Hund aufs Herz

JONATHAN BURROWS UND CHRYSA PARKINSON ZEIGTEN „DOGHEART“ BEI IMPULSTANZ 2010


Von Sabina Holzer

Die Bedeutung davon ist vollständig und am besten zu sagen das Zeichen,
am besten zu sagen am besten zu zeigen plötzliche Orte,
am besten bitter zu machen, am besten die Länge hoch zu machen und nichts breiter,
irgendetwas zwischen der Hälfte.
(Gertrude Stein)

Ein Tisch, zwei Stühle, zwei Mikrophone auf dem Tisch, an der Rückwand eine Projektionsfläche.
Jonathan Burrows und Chrysa Parkinson kommen auf die Bühne, setzen sich an den Tisch und jeder liest einen Text. Sie tun das gleichzeitig. Die beiden Texte unterscheiden sich voneinander. Die Worte werden zu Klängen, die übereinanderstolpern, einander überlagern, manchmal gleichen. Einer hört auf zu lesen, um etwas später wieder einzusetzen. Sprache, Melodie, Rhythmus. Manchmal werden Worte verständlich, um sogleich wieder im Gewirr der Laute aufzugehen. Details einer Fahrt mit dem Auto.
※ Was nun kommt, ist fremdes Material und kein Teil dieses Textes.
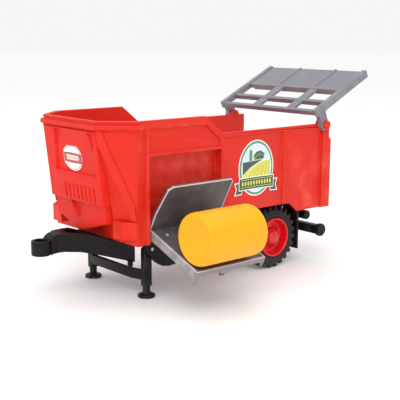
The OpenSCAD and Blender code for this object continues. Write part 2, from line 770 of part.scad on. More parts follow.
tub_shell();
front_panel();
lower_corner_left();
lower_corner_right();
front_badge();
side_label_left();
side_label_right();
chassis_frame();
drawbar();
chassis_screws();
axle_rod();
mudflap_left();
mudflap_right();
rear_bar();
rear_bar_caps();
stand_pins();
gate_studs();
tray_hinge_pin();
tyre_left();
rim_left();
hub_cap_left();
tyre_right();
rim_right();
hub_cap_right();
stand_frame();
foot_left();
foot_right();
gate_frame();
gate_plate();
tray_skirt();
tray_deck();
tray_back();
bale();
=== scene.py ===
"""Toy farm trailer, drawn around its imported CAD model, in metres, in the frame of the hitch eye."""
import math

import bmesh
import bpy
import numpy as np
from mathutils import Matrix, Vector


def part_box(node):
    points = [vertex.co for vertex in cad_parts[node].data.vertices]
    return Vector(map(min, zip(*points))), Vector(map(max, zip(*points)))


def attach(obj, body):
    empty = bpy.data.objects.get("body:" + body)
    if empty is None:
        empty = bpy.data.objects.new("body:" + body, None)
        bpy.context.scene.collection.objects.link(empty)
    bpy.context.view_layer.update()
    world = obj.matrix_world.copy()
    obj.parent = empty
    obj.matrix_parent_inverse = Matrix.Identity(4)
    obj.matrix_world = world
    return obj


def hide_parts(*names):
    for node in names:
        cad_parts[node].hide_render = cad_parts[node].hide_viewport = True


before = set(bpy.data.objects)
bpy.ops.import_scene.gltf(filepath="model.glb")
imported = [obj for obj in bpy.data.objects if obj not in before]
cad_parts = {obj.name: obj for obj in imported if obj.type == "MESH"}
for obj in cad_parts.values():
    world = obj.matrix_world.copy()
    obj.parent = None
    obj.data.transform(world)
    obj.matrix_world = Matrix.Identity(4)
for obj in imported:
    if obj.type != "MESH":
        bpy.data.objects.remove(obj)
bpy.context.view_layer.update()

MM = 0.001
GROUND = -39.5 * MM
SIDES = {"left": -1, "right": 1}

# ---------------------------------------------------------------- camera

CAMERA_PLACE = Vector((-0.2907, -0.4956, 0.14335))
LENS_MM, SENSOR_MM = 77.436, 36
YAW, PITCH, ROLL = math.radians(41.15), math.radians(11.03), math.radians(0.286)


def add_camera():
    """Camera that looks along yaw and down by pitch, and is turned a little about its own axis."""
    forward = Vector((math.sin(YAW) * math.cos(PITCH), math.cos(YAW) * math.cos(PITCH), -math.sin(PITCH)))
    level = Vector((math.cos(YAW), -math.sin(YAW), 0))
    upright = level.cross(forward)
    right = math.cos(ROLL) * level + math.sin(ROLL) * upright
    up = -math.sin(ROLL) * level + math.cos(ROLL) * upright
    data = bpy.data.cameras.new("camera")
    data.lens, data.sensor_width, data.clip_start = LENS_MM, SENSOR_MM, 0.01
    camera = bpy.data.objects.new("camera", data)
    camera.matrix_world = Matrix((
        (right.x, up.x, -forward.x, CAMERA_PLACE.x),
        (right.y, up.y, -forward.y, CAMERA_PLACE.y),
        (right.z, up.z, -forward.z, CAMERA_PLACE.z),
        (0, 0, 0, 1)))
    bpy.context.scene.collection.objects.link(camera)
    bpy.context.scene.camera = camera


add_camera()

# ---------------------------------------------------------------- node groups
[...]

Jonathan Burrows und Chrysa Parkinson stehen auf und tanzen eine Sequenz. Unisono. Gleiche Bewegung von unterschiedlichen Körpern ausgeführt. Trockene, funktional-charmante präzise Präsentation. Das Licht geht aus, und auf die aufgespannte Leinwand werden knappe Kohlestiftzeichnungen projiziert, die an Panels eines Comicstrips erinnern. Eine Autofahrt in Bildern. Manche Bilder wiederholen sich. Später werden die Umrisse einer Figur dazukommen, die Figur wird sich sich aus der Vertikalen in die Horizontale lösen. Dogheart. Ist der Rhythmus der Bewegung, der Sprache, dieses Tempo das Herzklopfen eines Hundes, der alles das erlebt und es uns mit seinen Augen erleben lässt?

Ein Gewebe mit Grammatik

Text, körperliche Bewegung und Bild wechseln sich gegenseitig ab. Ein Klavierstück (von Howard Skempton gespielt von John Tilbury) als viertes Element begleitet zeitweise die unterschiedlichen (Ein-)Sätze. Immer sind es Wahrnehmungsspuren, die verlesen werden, und es könnte durchaus sein, dass diese Spuren nicht von einer Autofahrt, sondern von dieser getanzten Sequenz stammen.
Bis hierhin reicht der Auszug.